To complicate matters, Antarctica exhibits significant regional contrasts in present-day climate regime. As an example, evidence from instrumental records suggests some decoupling of climate change on decadal scales between different parts of the continent. Large areas of the interior of the ice sheet are influenced by the continental temperature inversion, while other portions of the interior and the coastal regions are influenced by cyclonic systems circulating around the continent. As a consequence, these peripheral areas are mainly connected with lower tropospheric transport, whereas high altitude areas in the interior are more likely influenced by vertical transport from the upper troposphere and stratosphere.
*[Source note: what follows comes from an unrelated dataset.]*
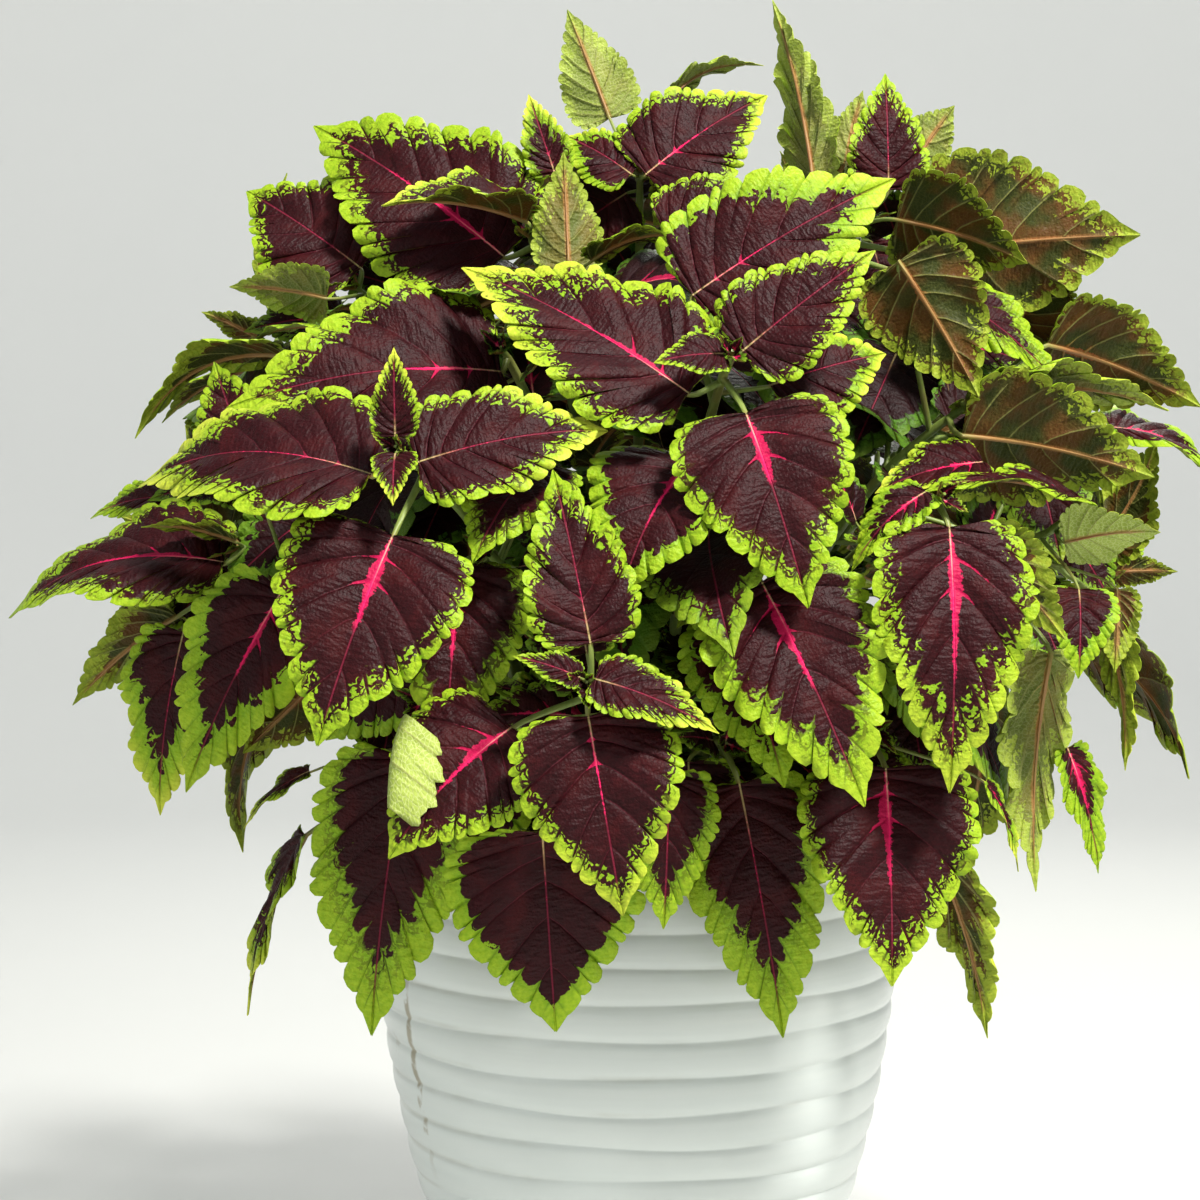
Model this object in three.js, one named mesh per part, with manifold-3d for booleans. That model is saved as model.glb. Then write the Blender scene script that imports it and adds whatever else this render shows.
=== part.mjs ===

As a result, variability in cyclonic systems impacting the coastal regions has led to increases in temperature at Palmer Station on the Antarctic Peninsula that are not paralleled at South Pole.

Temporal Complexity

Recent ice coring programs in central Greenland (GISP2 and GRIP) have demonstrated that the Arctic has experienced large, rapid, climate oscillations through most of the last 110,000 years on a scale that agricultural and industrial humans have not yet faced. These millennial-scale events represent quite large climate deviations: probably many degrees C in temperature, twofold changes in snow accumulation, order-of-magnitude changes in wind-blown dust and sea-salt loading in the atmosphere and large changes in methane concentration (Alley et al., 1993; Chappellaz et al., 1993; Taylor et al., 1993; Mayewski et al., 1993, 1994; Cuffey et al., 1995). Changes during these events, equal to most of the glacial-interglacial difference, commonly occurred over decades or less. More subtle versions of these rapid climate change events have now been identified in the Holocene portion of the GISP2 record (O'Brien et al., 1995). Dramatic shifts in the patterns of atmospheric circulation have been used to explain the rapidity and magnitude of these events (Mayewski et al., 1994; Kapsner et al., 1995; O'Brien et al., 1995).

New correlation techniques involving the gaseous composition of the atmosphere demonstrate that several such events are also recorded in the isotopic temperature record of the Vostok core from central East Antarctica, although with apparently smaller amplitude and a more ramped appearance than in Greenland (Bender et al., 1994). Correlation with a near-coastal East Antarctic ice core record from Taylor Dome indicates an even stronger similarity for the frequency and magnitude of changes in atmospheric circulation recorded at this site relative to Greenland (Mayewski et al., 1996). High frequency complexity in climate is manifested through Antarctic synoptic systems that vary interannually in response to major atmospheric circulation systems such as the El Nino Southern Oscillation (ENSO) and other regional- to global-scale factors, such as atmospheric blocking, sea ice variations and volcanic-event-induced insolation shielding, that operate on weekly and greater scales.

Anthropogenic Impact

The influence of human activity on climate and atmospheric composition over Antarctica has already had profound effects. Unexpectedly, the continent has been subjected to massive ozone depletion as a consequence of its unique setting in relationship to global circulation systems and the introduction of humanly engineered CFCs that have ozone destroying side-effects.

Recent changes in Antarctic snow accumulation and sea ice extent have been linked in principle to greenhouse gas warming (Morgan et al., 1991; Thompson et al., 1994; Vaughan and Doake, 1996).

Human source nuclear fallout from bomb tests and the Chernobyl nuclear accident (Dibb et al., 1990) demonstrates the potential for the introduction of anthropogenic source pollutants to the continent.

Ice Dynamics and the Climate/Sea Level Connection

Antarctica's role in global climate is largely propagated through changes in its ice cover. The scale of this connection ranges from seasonal changes in sea ice extent that cause changes in albedo, atmospheric circulation, ocean productivity, and ocean circulation to potentially massive changes in sea level triggered by collapse of portions of the Antarctic ice sheet. Because much of the ice in West Antarctica is grounded below sea level, this portion of the ice sheet may be inherently unstable. Geologic evidence affirms the potential for catastrophic disappearance of such marine-grounded ice sheets in the northern hemisphere. The potential exists for future ice sheet collapse in response to human-forced changes in climate because there is sufficient marine-grounded ice in the region of West Antarctica to raise sea level 5 meters.